Printable version of Guidelines (PDF file size 151Kb)

Undergraduate New York State (NYS) financial aid programs include the Tuition Assistance Program (TAP), SUNY Tuition Credit, and other miscellaneous programs administered by the Higher Education Services Corporation. Undergraduate Federal Aid Programs include Work-Study, Pell Grants, TEACH Grants, Supplemental Grants (SEOG), Perkins Loan, Nursing Loans, Subsidized Loan, Unsubsidized Loans, and Parent PLUS Loans.  Visit the corresponding links for a comprehensive description of eligibility requirements and additional information.

Not every course that you register for in a semester may be eligible for financial aid. There are specific New York State and federal rules that determine whether a course is eligible for financial aid. Effective fall 2017 semester, SUNY Plattsburgh will start to base your financial aid package upon the number of aid-eligible credit hours, and not total credit hours. The purpose of this document is to help students and advisors identify courses that are aid-eligible, and in doing so prevent financial aid cancellations and reductions.

In general, undergraduate coursework is aid-eligible if it satisfies the degree requirements for a student’s first major. Degree requirements include a total of 120 credits of general education (GE) courses, major courses, elective credits, and additional requirements. Degree requirements are summarized in the Undergraduate Catalog for a student’s catalog year and also on Degree Works Audits. We encourage students and advisors to use two online tools to help identify aid-eligible courses: Degree Works Audits and Compliance Results for Financial Aid (the latter is a relatively new link on MyPlattsburgh). Ultimately, maintaining aid-eligibility is the student’s responsibility.

In addition, here are some guidelines to help select aid-eligible courses:

  • If you have a major, enroll in non-repeat courses that satisfy the degree requirements for your first major.  For a full-time aid package, enroll in at least 12 credits of non-repeat courses that satisfy the degree requirements for your first major.
  • Students with optional second majors and optional minors should use electives to satisfy coursework for the second major or minor, or take these optional courses beyond 12 aid-eligible credits.
  • If you plan to repeat a course, take the repeat course above 12 aid-eligible credits or contact the Financial Aid Office in order to determine whether the repeat is aid-eligible.
  • If you are undeclared, all non-repeat coursework is aid-eligible during freshmen and sophomore years (i.e. before earning 57 credits). Remember to declare a major before earning 57 credits.
  • If you change majors or declare a major before the end of the add/drop period for a semester, ensure your coursework satisfies the degree requirements for the new major.
  • If you are considering withdrawing from some or all your courses, contact the Financial Aid Office and ask how this would impact your financial aid in both the current and next semester.

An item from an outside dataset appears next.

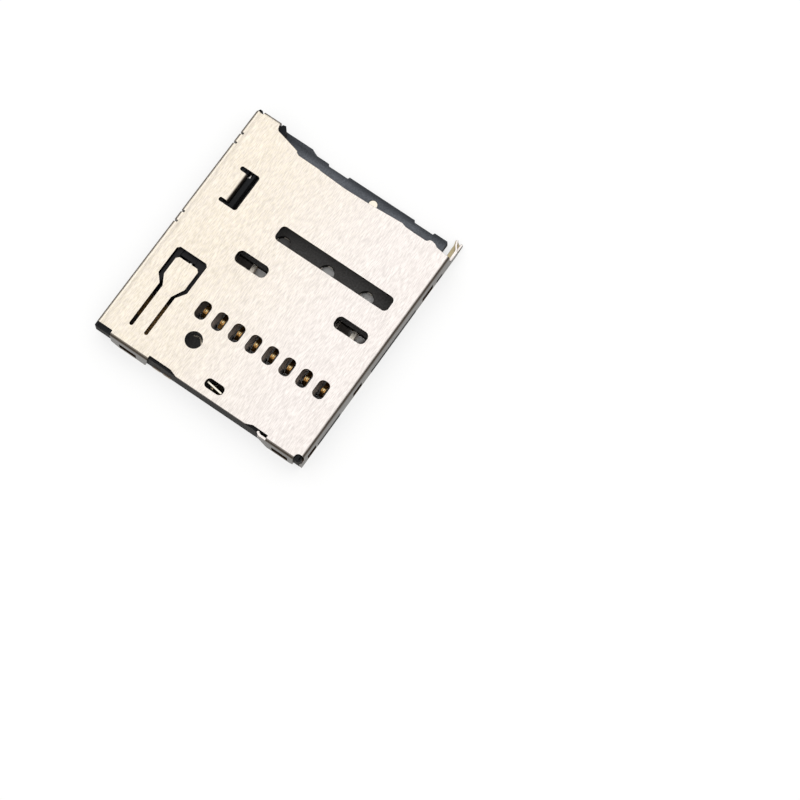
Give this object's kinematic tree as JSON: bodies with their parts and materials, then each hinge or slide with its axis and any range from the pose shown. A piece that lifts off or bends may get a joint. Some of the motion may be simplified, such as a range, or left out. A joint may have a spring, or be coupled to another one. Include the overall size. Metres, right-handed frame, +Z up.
{
  "type": "microsd card connector",
  "caption": "Push-push surface-mount socket for a small memory card: stamped shell, moulded tray, spring contacts, sliding ejector with heart cam and coil spring.",
  "frame": {"origin": "middle of the footprint, on the board plane that the solder feet stand on", "axes": "+X from the ejector's side towards the plain side wall, +Y out of the card mouth, +Z up from the board"},
  "size_m": [0.0134, 0.0154, 0.0015],
  "materials": {
    "shell_steel": "bright stamped stainless sheet with fine grain",
    "housing_plastic": "moulded black liquid-crystal plastic",
    "plate_metal": "stamped copper alloy, nickel plated with gold bands",
    "contact_metal": "stamped copper alloy, nickel plated with gold ends",
    "gold_plate": "gold flash over nickel",
    "slider_plastic": "moulded black plastic",
    "spring_wire": "drawn stainless wire"
  },
  "bodies": {
    "root": {"cover_shell": "shell_steel", "housing": "housing_plastic", "slider_base_plate": "plate_metal", "floor_plate": "plate_metal", "ground_plate": "gold_plate", "switch_leaf": "gold_plate", "switch_terminal": "gold_plate", "ground_terminal": "gold_plate", "contact_1": "contact_metal", "contact_2": "contact_metal", "contact_3": "contact_metal", "contact_4": "contact_metal", "contact_5": "contact_metal", "contact_6": "contact_metal", "contact_7": "contact_metal", "contact_8": "contact_metal", "eject_spring": "spring_wire"},
    "slider": {"slider": "slider_plastic"},
    "cam_pin": {"cam_pin": "spring_wire"}
  },
  "joints": [
    {"name": "slider_travel", "type": "slide", "parent": "root", "child": "slider", "axis": [0, -1, 0], "range_m": [0, 0.0028], "stiffness_N_per_m": 150, "springref_m": -0.002, "deforming": ["eject_spring"]},
    {"name": "cam_pin_swing", "type": "hinge", "parent": "root", "child": "cam_pin", "pos_m": [-0.00484, 0.00444, 0.00088], "axis": [0, 0, -1], "range_deg": [0, 4.8]}
  ]
}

There are exceptions to these guidelines and additional rules. Below please find additional information and explanations regarding:

 

Eligible Degree Programs

Only degree programs approved by the New York State Education Department (NYSED) are eligible for NYS and federal financial aid programs. At SUNY Plattsburgh, NYSED has recognized all undergraduate majors as being aid-eligible degree programs, as well as an undergraduate Certificate in Communication Disorders and Sciences. Unfortunately, minors are not recognized as being eligible for NYS or federal aid programs. Minors are only aid-eligible when included as a degree requirement for a major, when satisfying other requirements, or when taken beyond 12 credits of degree requirements (see Minors). Visit the NYS Inventory of Registered Programs for a list of approved degree programs.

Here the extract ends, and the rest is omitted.